[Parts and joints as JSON]
** Begin **
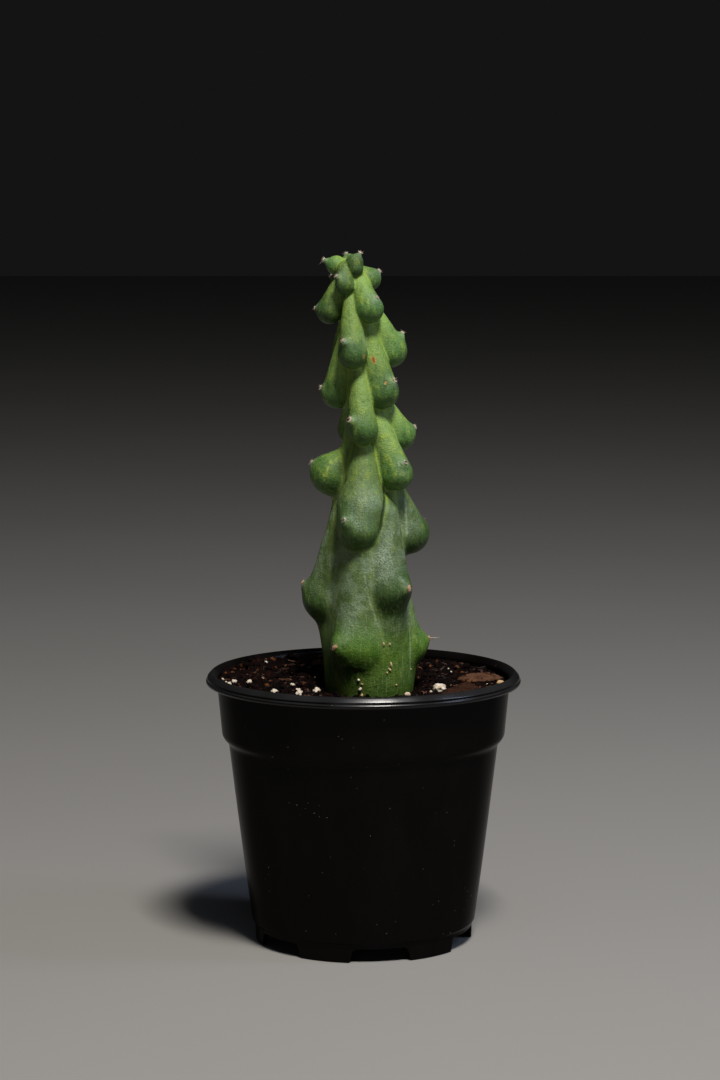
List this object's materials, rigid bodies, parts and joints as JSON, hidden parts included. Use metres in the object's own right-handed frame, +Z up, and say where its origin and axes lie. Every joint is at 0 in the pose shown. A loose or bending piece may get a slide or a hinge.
{
  "type": "potted boobie cactus",
  "caption": "Columnar cactus with drooping breast-shaped tubercles, rooted in soil in a round black nursery pot that stands on notched feet.",
  "frame": {"origin": "centre of the pot's foot, on the surface it stands on", "axes": "+Z up along the pot's axis, -Y towards the picture's viewer, +X to the viewer's right"},
  "size_m": [0.158, 0.158, 0.3465],
  "materials": {
    "pot_plastic": "black injection-moulded polypropylene, semi-gloss",
    "potting_soil": "loose dark peat mix with fibres",
    "cactus_skin": "waxy green living skin with a pale bloom",
    "perlite": "matt porous white grains",
    "bark": "weathered reddish-brown bark"
  },
  "bodies": {
    "root": {"pot": "pot_plastic", "soil": "potting_soil", "cactus_stem": "cactus_skin", "perlite_1": "perlite", "perlite_2": "perlite", "perlite_3": "perlite", "perlite_4": "perlite", "perlite_5": "perlite", "perlite_6": "perlite", "perlite_7": "perlite", "perlite_8": "perlite", "perlite_9": "perlite", "perlite_10": "perlite", "perlite_11": "perlite", "perlite_12": "perlite", "perlite_13": "perlite", "perlite_14": "perlite", "perlite_15": "perlite", "bark_chip_1": "bark", "bark_chip_2": "bark", "bark_chip_3": "bark"}
  },
  "joints": []
}
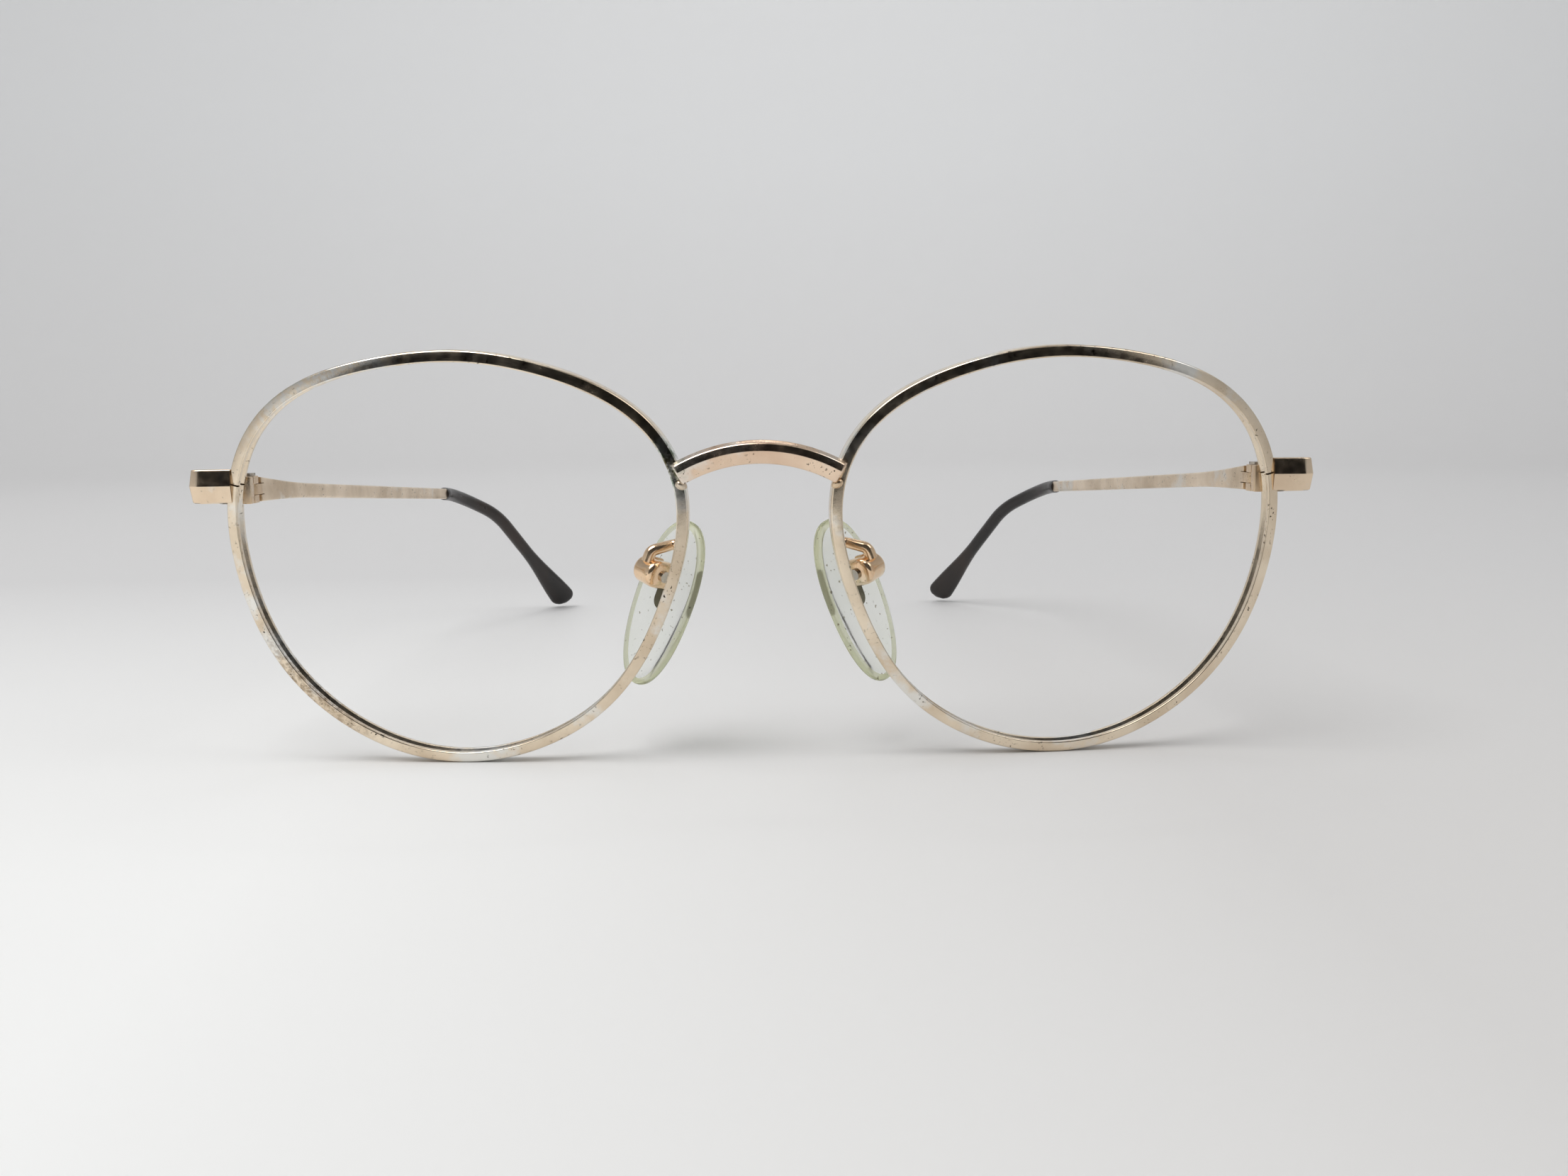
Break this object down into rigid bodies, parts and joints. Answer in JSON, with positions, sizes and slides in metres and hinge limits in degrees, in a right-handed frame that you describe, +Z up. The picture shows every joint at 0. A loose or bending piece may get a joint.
{
  "type": "eyeglasses",
  "caption": "Full-rim wire eyeglasses with round panto lenses, an arched bridge, clear nose pads on arms, folding temples and dark curved ear tips.",
  "frame": {"origin": "middle of the footprint, on the surface that the rims and the ear tips stand on", "axes": "+Z up, +Y back along the temples, +X to the right as seen from the front"},
  "size_m": [0.1346, 0.1332, 0.05],
  "materials": {
    "gold": "worn pale gold plating, polished",
    "temple_metal": "pale gold plating, satin with light tarnish",
    "hinge": "satin, tarnished in the joints",
    "pad_metal": "polished rose gold",
    "screw": "plain, slotted",
    "insert": "satin plate moulded in the pad",
    "tip_plastic": "very dark brown, satin",
    "pad": "clear soft plastic, slightly yellowed",
    "lens": "clear, anti-reflection coated"
  },
  "bodies": {
    "frame": {"bridge": "gold", "right_rim": "gold", "left_rim": "gold", "right_lens": "lens", "left_lens": "lens", "right_rim_lock_upper": "gold", "left_rim_lock_upper": "gold", "right_rim_lock_lower": "gold", "left_rim_lock_lower": "gold", "right_rim_lock_screw": "screw", "left_rim_lock_screw": "screw", "right_lug": "gold", "left_lug": "gold", "right_front_hinge": "hinge", "left_front_hinge": "hinge", "right_hinge_screw": "screw", "left_hinge_screw": "screw", "right_pad_box": "pad_metal", "left_pad_box": "pad_metal", "right_pad_screw": "screw", "left_pad_screw": "screw", "right_pad_arm": "pad_metal", "left_pad_arm": "pad_metal"},
    "left_temple_arm": {"left_temple_hinge": "hinge", "left_temple": "temple_metal", "left_temple_tip": "tip_plastic"},
    "left_pad": {"left_pad_insert": "insert", "left_nose_pad": "pad"},
    "right_temple_arm": {"right_temple_hinge": "hinge", "right_temple": "temple_metal", "right_temple_tip": "tip_plastic"},
    "right_pad": {"right_pad_insert": "insert", "right_nose_pad": "pad"}
  },
  "joints": [
    {"name": "left_temple_hinge", "type": "hinge", "parent": "frame", "child": "left_temple_arm", "pos_m": [-0.062, -0.05656, 0.03366], "axis": [0, 0, 1], "range_deg": [-79, 0]},
    {"name": "right_temple_hinge", "type": "hinge", "parent": "frame", "child": "right_temple_arm", "pos_m": [0.062, -0.05656, 0.03366], "axis": [0, 0, 1], "range_deg": [0, 70]},
    {"name": "left_pad_rock", "type": "hinge", "parent": "frame", "child": "left_pad", "pos_m": [-0.01275, -0.05899, 0.0231], "axis": [0.6491, -0.7209, -0.2427], "range_deg": [-6, 6]},
    {"name": "right_pad_rock", "type": "hinge", "parent": "frame", "child": "right_pad", "pos_m": [0.01275, -0.05899, 0.0231], "axis": [-0.6491, -0.7209, -0.2427], "range_deg": [-6, 6]}
  ]
}
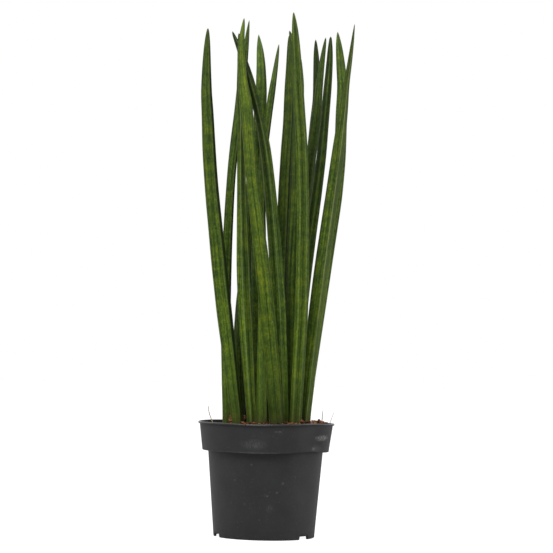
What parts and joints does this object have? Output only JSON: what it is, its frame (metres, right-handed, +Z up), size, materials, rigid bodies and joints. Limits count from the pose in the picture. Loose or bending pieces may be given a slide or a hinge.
{
  "type": "potted cylindrical snake plant",
  "caption": "Tall cylindrical snake plant with round, ribbed, spear-shaped leaves, growing in soil in a black plastic nursery pot.",
  "frame": {"origin": "centre of the pot's underside, on the surface it stands on", "axes": "+Z up along the pot's axis, -Y towards the front of the plant, +X to the right seen from the front"},
  "size_m": [0.1902, 0.17, 0.652],
  "materials": {
    "pot": "matt black injection-moulded polypropylene, lightly scuffed",
    "soil": "coarse dry potting mix of bark crumbs and coir fibre",
    "leaf": "waxy succulent leaf, satin, with fine streaks along it and soft cross bands"
  },
  "bodies": {
    "root": {"pot": "pot", "soil": "soil", "leaf_01": "leaf", "leaf_02": "leaf", "leaf_03": "leaf", "leaf_04": "leaf", "leaf_05": "leaf", "leaf_06": "leaf", "leaf_07": "leaf", "leaf_08": "leaf", "leaf_09": "leaf", "leaf_10": "leaf", "leaf_11": "leaf", "leaf_12": "leaf", "leaf_13": "leaf", "leaf_14": "leaf", "leaf_15": "leaf", "leaf_16": "leaf"}
  },
  "joints": []
}
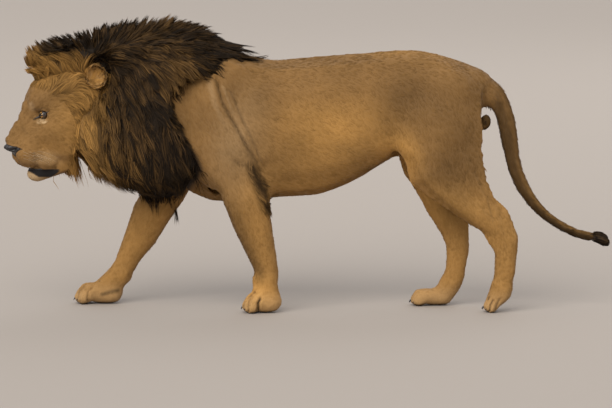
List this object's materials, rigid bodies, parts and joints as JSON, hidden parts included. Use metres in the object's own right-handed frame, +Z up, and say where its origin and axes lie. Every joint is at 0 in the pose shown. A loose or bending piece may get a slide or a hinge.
{
  "type": "lion",
  "caption": "Life-size adult male lion in mid stride, head a little turned and lowered, full dark mane, tail hanging with a tufted tip.",
  "frame": {"origin": "on the ground under the middle of the bounding box", "axes": "+Z up, the animal walks towards -X, its left side faces -Y"},
  "size_m": [2.5348, 0.492, 1.2122],
  "materials": {
    "coat": "short tawny fur lying flat",
    "pale_coat": "short golden fur lying flat",
    "mane": "long near-black brown hair",
    "ruff": "golden brown hair",
    "dark_skin": "bare black skin, slightly moist",
    "eye": "wet amber eye"
  },
  "bodies": {
    "root": {"shoulder_left": "coat", "thigh_left": "coat", "shoulder_right": "coat", "thigh_right": "coat", "head": "coat", "neck": "coat", "chest": "coat", "belly": "coat", "rump": "coat", "tail_root": "coat", "tail_middle": "coat", "tail_end": "coat", "forearm_left": "pale_coat", "fore_paw_left": "pale_coat", "shank_left": "pale_coat", "hock_left": "pale_coat", "hind_paw_left": "pale_coat", "forearm_right": "pale_coat", "fore_paw_right": "pale_coat", "shank_right": "pale_coat", "hock_right": "pale_coat", "hind_paw_right": "pale_coat", "jaw": "pale_coat", "mane_crest": "mane", "mane_left": "mane", "mane_right": "mane", "tail_tuft": "mane", "elbow_tuft_left": "mane", "mane_forelock": "ruff", "ear_left": "ruff", "ear_right": "ruff", "nose": "dark_skin", "lip": "dark_skin", "scrotum": "dark_skin", "eye_left": "eye", "eye_right": "eye"}
  },
  "joints": []
}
** End **
## Do this:
Copy out all of the records shown above exactly.

## Answer to the task:
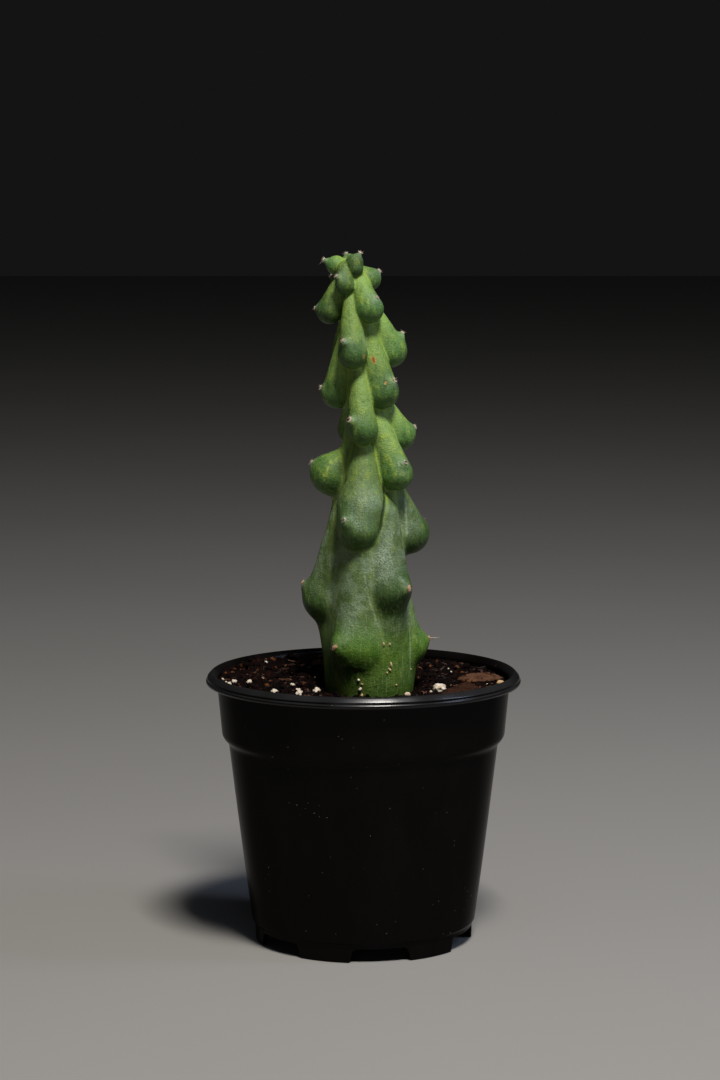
List this object's materials, rigid bodies, parts and joints as JSON, hidden parts included. Use metres in the object's own right-handed frame, +Z up, and say where its origin and axes lie. Every joint is at 0 in the pose shown. A loose or bending piece may get a slide or a hinge.
{
  "type": "potted boobie cactus",
  "caption": "Columnar cactus with drooping breast-shaped tubercles, rooted in soil in a round black nursery pot that stands on notched feet.",
  "frame": {"origin": "centre of the pot's foot, on the surface it stands on", "axes": "+Z up along the pot's axis, -Y towards the picture's viewer, +X to the viewer's right"},
  "size_m": [0.158, 0.158, 0.3465],
  "materials": {
    "pot_plastic": "black injection-moulded polypropylene, semi-gloss",
    "potting_soil": "loose dark peat mix with fibres",
    "cactus_skin": "waxy green living skin with a pale bloom",
    "perlite": "matt porous white grains",
    "bark": "weathered reddish-brown bark"
  },
  "bodies": {
    "root": {"pot": "pot_plastic", "soil": "potting_soil", "cactus_stem": "cactus_skin", "perlite_1": "perlite", "perlite_2": "perlite", "perlite_3": "perlite", "perlite_4": "perlite", "perlite_5": "perlite", "perlite_6": "perlite", "perlite_7": "perlite", "perlite_8": "perlite", "perlite_9": "perlite", "perlite_10": "perlite", "perlite_11": "perlite", "perlite_12": "perlite", "perlite_13": "perlite", "perlite_14": "perlite", "perlite_15": "perlite", "bark_chip_1": "bark", "bark_chip_2": "bark", "bark_chip_3": "bark"}
  },
  "joints": []
}
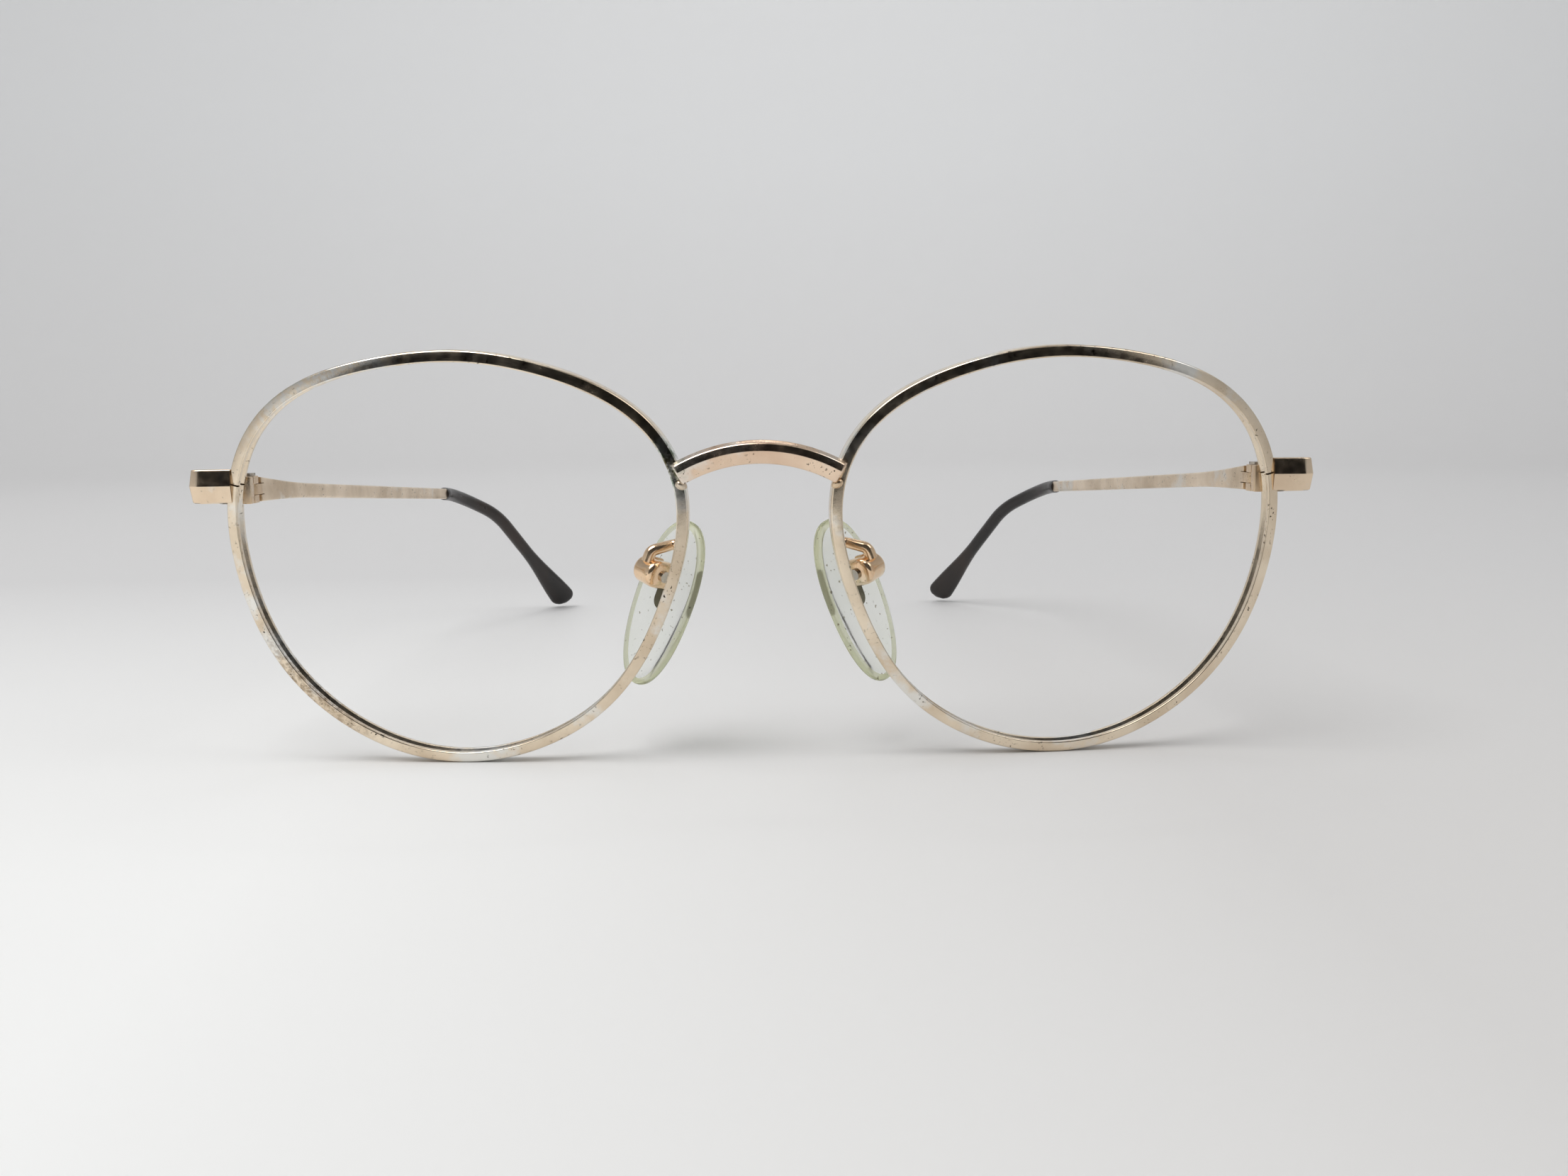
Break this object down into rigid bodies, parts and joints. Answer in JSON, with positions, sizes and slides in metres and hinge limits in degrees, in a right-handed frame that you describe, +Z up. The picture shows every joint at 0. A loose or bending piece may get a joint.
{
  "type": "eyeglasses",
  "caption": "Full-rim wire eyeglasses with round panto lenses, an arched bridge, clear nose pads on arms, folding temples and dark curved ear tips.",
  "frame": {"origin": "middle of the footprint, on the surface that the rims and the ear tips stand on", "axes": "+Z up, +Y back along the temples, +X to the right as seen from the front"},
  "size_m": [0.1346, 0.1332, 0.05],
  "materials": {
    "gold": "worn pale gold plating, polished",
    "temple_metal": "pale gold plating, satin with light tarnish",
    "hinge": "satin, tarnished in the joints",
    "pad_metal": "polished rose gold",
    "screw": "plain, slotted",
    "insert": "satin plate moulded in the pad",
    "tip_plastic": "very dark brown, satin",
    "pad": "clear soft plastic, slightly yellowed",
    "lens": "clear, anti-reflection coated"
  },
  "bodies": {
    "frame": {"bridge": "gold", "right_rim": "gold", "left_rim": "gold", "right_lens": "lens", "left_lens": "lens", "right_rim_lock_upper": "gold", "left_rim_lock_upper": "gold", "right_rim_lock_lower": "gold", "left_rim_lock_lower": "gold", "right_rim_lock_screw": "screw", "left_rim_lock_screw": "screw", "right_lug": "gold", "left_lug": "gold", "right_front_hinge": "hinge", "left_front_hinge": "hinge", "right_hinge_screw": "screw", "left_hinge_screw": "screw", "right_pad_box": "pad_metal", "left_pad_box": "pad_metal", "right_pad_screw": "screw", "left_pad_screw": "screw", "right_pad_arm": "pad_metal", "left_pad_arm": "pad_metal"},
    "left_temple_arm": {"left_temple_hinge": "hinge", "left_temple": "temple_metal", "left_temple_tip": "tip_plastic"},
    "left_pad": {"left_pad_insert": "insert", "left_nose_pad": "pad"},
    "right_temple_arm": {"right_temple_hinge": "hinge", "right_temple": "temple_metal", "right_temple_tip": "tip_plastic"},
    "right_pad": {"right_pad_insert": "insert", "right_nose_pad": "pad"}
  },
  "joints": [
    {"name": "left_temple_hinge", "type": "hinge", "parent": "frame", "child": "left_temple_arm", "pos_m": [-0.062, -0.05656, 0.03366], "axis": [0, 0, 1], "range_deg": [-79, 0]},
    {"name": "right_temple_hinge", "type": "hinge", "parent": "frame", "child": "right_temple_arm", "pos_m": [0.062, -0.05656, 0.03366], "axis": [0, 0, 1], "range_deg": [0, 70]},
    {"name": "left_pad_rock", "type": "hinge", "parent": "frame", "child": "left_pad", "pos_m": [-0.01275, -0.05899, 0.0231], "axis": [0.6491, -0.7209, -0.2427], "range_deg": [-6, 6]},
    {"name": "right_pad_rock", "type": "hinge", "parent": "frame", "child": "right_pad", "pos_m": [0.01275, -0.05899, 0.0231], "axis": [-0.6491, -0.7209, -0.2427], "range_deg": [-6, 6]}
  ]
}
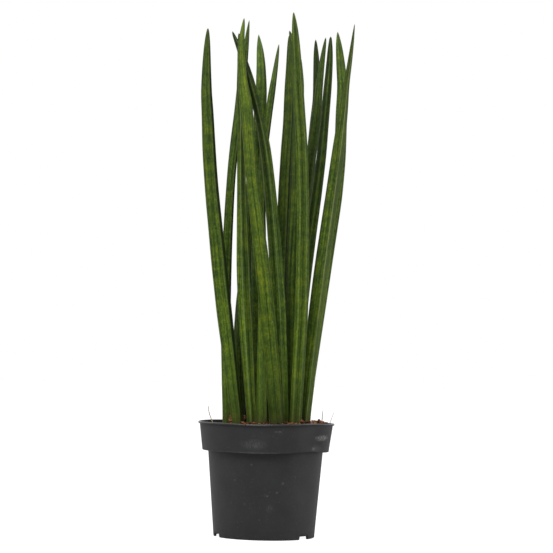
What parts and joints does this object have? Output only JSON: what it is, its frame (metres, right-handed, +Z up), size, materials, rigid bodies and joints. Limits count from the pose in the picture. Loose or bending pieces may be given a slide or a hinge.
{
  "type": "potted cylindrical snake plant",
  "caption": "Tall cylindrical snake plant with round, ribbed, spear-shaped leaves, growing in soil in a black plastic nursery pot.",
  "frame": {"origin": "centre of the pot's underside, on the surface it stands on", "axes": "+Z up along the pot's axis, -Y towards the front of the plant, +X to the right seen from the front"},
  "size_m": [0.1902, 0.17, 0.652],
  "materials": {
    "pot": "matt black injection-moulded polypropylene, lightly scuffed",
    "soil": "coarse dry potting mix of bark crumbs and coir fibre",
    "leaf": "waxy succulent leaf, satin, with fine streaks along it and soft cross bands"
  },
  "bodies": {
    "root": {"pot": "pot", "soil": "soil", "leaf_01": "leaf", "leaf_02": "leaf", "leaf_03": "leaf", "leaf_04": "leaf", "leaf_05": "leaf", "leaf_06": "leaf", "leaf_07": "leaf", "leaf_08": "leaf", "leaf_09": "leaf", "leaf_10": "leaf", "leaf_11": "leaf", "leaf_12": "leaf", "leaf_13": "leaf", "leaf_14": "leaf", "leaf_15": "leaf", "leaf_16": "leaf"}
  },
  "joints": []
}
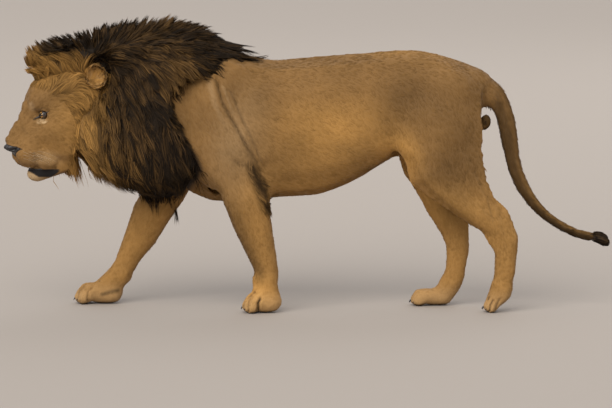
List this object's materials, rigid bodies, parts and joints as JSON, hidden parts included. Use metres in the object's own right-handed frame, +Z up, and say where its origin and axes lie. Every joint is at 0 in the pose shown. A loose or bending piece may get a slide or a hinge.
{
  "type": "lion",
  "caption": "Life-size adult male lion in mid stride, head a little turned and lowered, full dark mane, tail hanging with a tufted tip.",
  "frame": {"origin": "on the ground under the middle of the bounding box", "axes": "+Z up, the animal walks towards -X, its left side faces -Y"},
  "size_m": [2.5348, 0.492, 1.2122],
  "materials": {
    "coat": "short tawny fur lying flat",
    "pale_coat": "short golden fur lying flat",
    "mane": "long near-black brown hair",
    "ruff": "golden brown hair",
    "dark_skin": "bare black skin, slightly moist",
    "eye": "wet amber eye"
  },
  "bodies": {
    "root": {"shoulder_left": "coat", "thigh_left": "coat", "shoulder_right": "coat", "thigh_right": "coat", "head": "coat", "neck": "coat", "chest": "coat", "belly": "coat", "rump": "coat", "tail_root": "coat", "tail_middle": "coat", "tail_end": "coat", "forearm_left": "pale_coat", "fore_paw_left": "pale_coat", "shank_left": "pale_coat", "hock_left": "pale_coat", "hind_paw_left": "pale_coat", "forearm_right": "pale_coat", "fore_paw_right": "pale_coat", "shank_right": "pale_coat", "hock_right": "pale_coat", "hind_paw_right": "pale_coat", "jaw": "pale_coat", "mane_crest": "mane", "mane_left": "mane", "mane_right": "mane", "tail_tuft": "mane", "elbow_tuft_left": "mane", "mane_forelock": "ruff", "ear_left": "ruff", "ear_right": "ruff", "nose": "dark_skin", "lip": "dark_skin", "scrotum": "dark_skin", "eye_left": "eye", "eye_right": "eye"}
  },
  "joints": []
}